Illinois Coalition Against Domestic Violence
- Abbreviation: ICADV
- Formation: 1978; 48 years ago
- Legal status: non-profit info here
- Headquarters: Springfield, United States
- Region served: Illinois
- Executive Director: Vickie Smith
- Website: www.icadv.org

= Illinois Coalition Against Domestic Violence =

The Illinois Coalition Against Domestic Violence (ICADV) is a non-profit organization of member organizations throughout Illinois that provide services for persons experiencing domestic violence. ICADV also works with health providers, community groups, religious groups, criminal justice agencies, and federal and state offices to supply services, support, and justice.

==History==
Julie Hamos was instrumental in organizing the meetings that led to the creation of ICADV. As a young attorney in Chicago, she found that Illinois was eligible for more funds under Title XX. She contacted women in the region who were interested in expanding services for women experiencing domestic violence. From one initial meeting, conducted by Hamos, a series of "weekend gatherings" began. In attendance were the directors of the nine agencies that formed ICADV. ICADV was formally founded in September 1978. In October, the group received commendation from Illinois Governor James R. Thompson, and Thompson pushed for the funding for domestic violence services in Illinois.

From its beginning in 1978, ICADV and its member programs committed to the following goals:
- Expand and increase services for women in all parts of the state;
- Give domestic violence victims a statewide voice;
- Advocate for public policy changes on these victims' behalf;
- Educate the public about domestic violence and to expand the responses of local communities to their victims.
ICADV continued to grow throughout the 1980s, expanding its membership and services. In the first five years alone, ICADV grew to include forty-four member organizations. Florence Forshey, a founder, called ICADV "the oldest and one of the largest organizations in the US dedicated to eliminating domestic violence".

In 1985, ICADV and its sister organization, the Illinois Coalition Against Sexual Assault, worked together to advocate for the passage of the Illinois Sexual Assault Act in 1985, which broadened the definition of sexual assault, made it gender neutral, and imposed harsher punishments for offenders.

== Operation ==
Today, the coalition continues to operate via a network of shelters, counseling programs, and community agencies. ICADV is governed by a board of directors, and membership includes over fifty organizations. The central administrative office in Springfield, Illinois oversees the services provided by its local member agencies.

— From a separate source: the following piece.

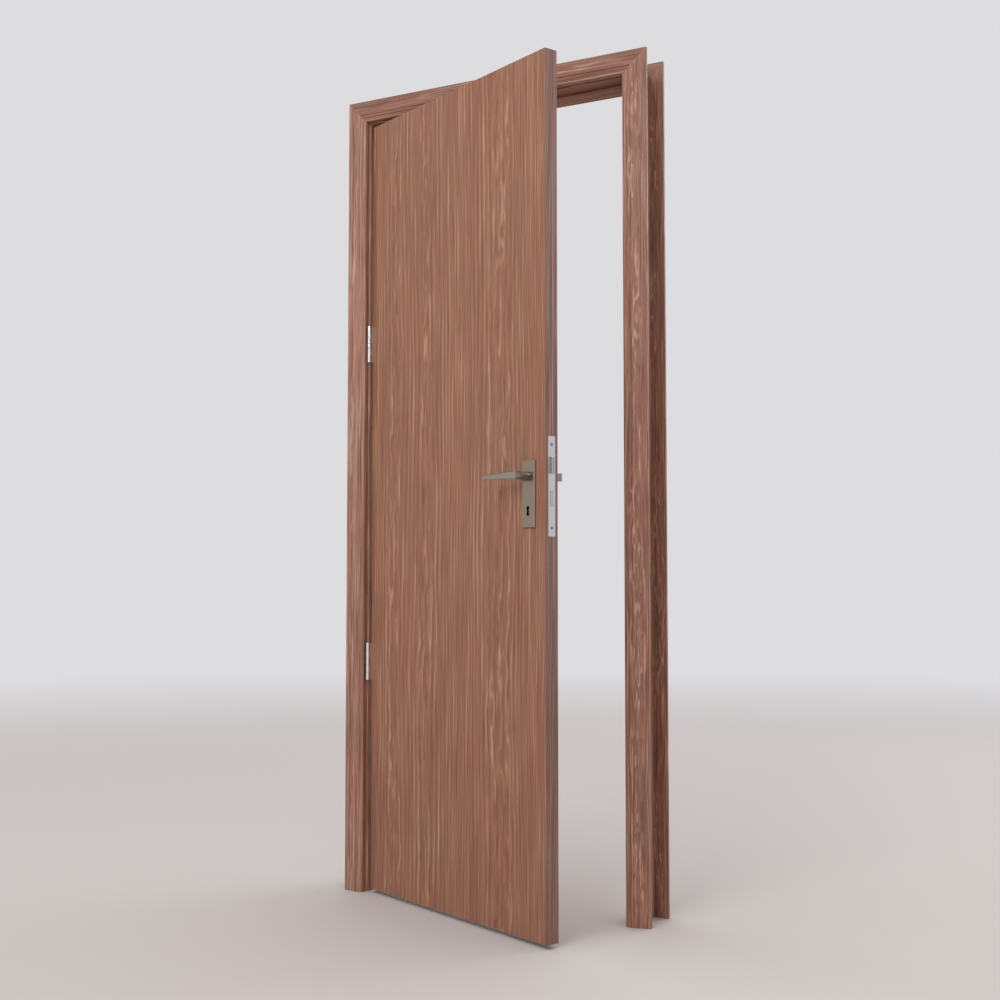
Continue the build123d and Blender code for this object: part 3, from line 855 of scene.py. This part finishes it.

ICADV publishes a newsletter, For Better Times, detailing current actions, new services for victims and survivors of domestic violence, and other issues of interest to the newsletter's audience of social service professionals and corporate supporters throughout the state.

Florence Forshey, a founder of ICADV was instrumental in placing the organization's papers and media with DePaul University's Special Collections and Archives, held in the collection Illinois Coalition Against Domestic Violence Records.